Still, there is a trap that remains. Don't continue through your teaching career believing that assessment and feedback are one and the same. Assessment has it's place, it creates the benchmark or grade that has been achieved... For student and teacher alike, the feedback is considerably more important - it lays the stepping stones that allows the student to move forward.
It was our week to give presentations on how we had assessed and given feedback during one of our own classes.
My Video presentation can be viewed here
Once completed, we were paired up and sent to video ourselves offering one on one feedback, based upon a fictitious scenario linked to our specialist subject. We were encouraged to use the "Praise Sandwich" template.
Finally we were handed a piece of work that had been produced in college. Our job was to review it and offer written feedback - using the sandwich approach again.

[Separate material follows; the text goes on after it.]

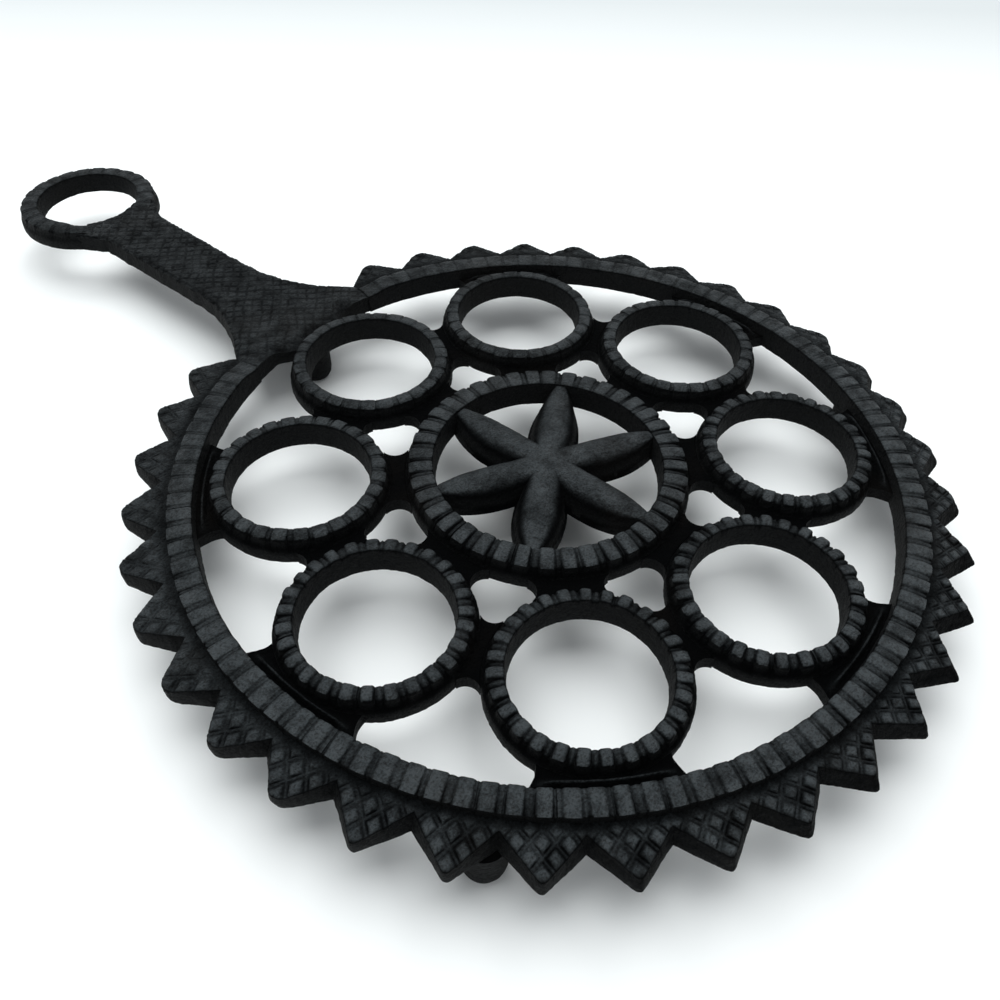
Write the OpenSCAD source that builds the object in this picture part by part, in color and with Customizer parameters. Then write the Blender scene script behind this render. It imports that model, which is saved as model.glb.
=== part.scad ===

In discussion afterwards, I raised a concern about the feedback model ( Praise Sandwich ). There seems to be an insistence on always finding something for the student to improve on. I am a firm believer in offering honest, constructive feedback. But if we are always trying to find some fault or flaw, the tutor may start to "nit pick", this can make the whole feedback process negative and possibly move the student to think that the praise elements are lacking sincerity.
While the model is very useful, like most things in education - one size never fits all. If it's good tell the student. If it needs work, tell them that too. If feedback is given with sincerity and tact it'll always move the student to add "width and depth".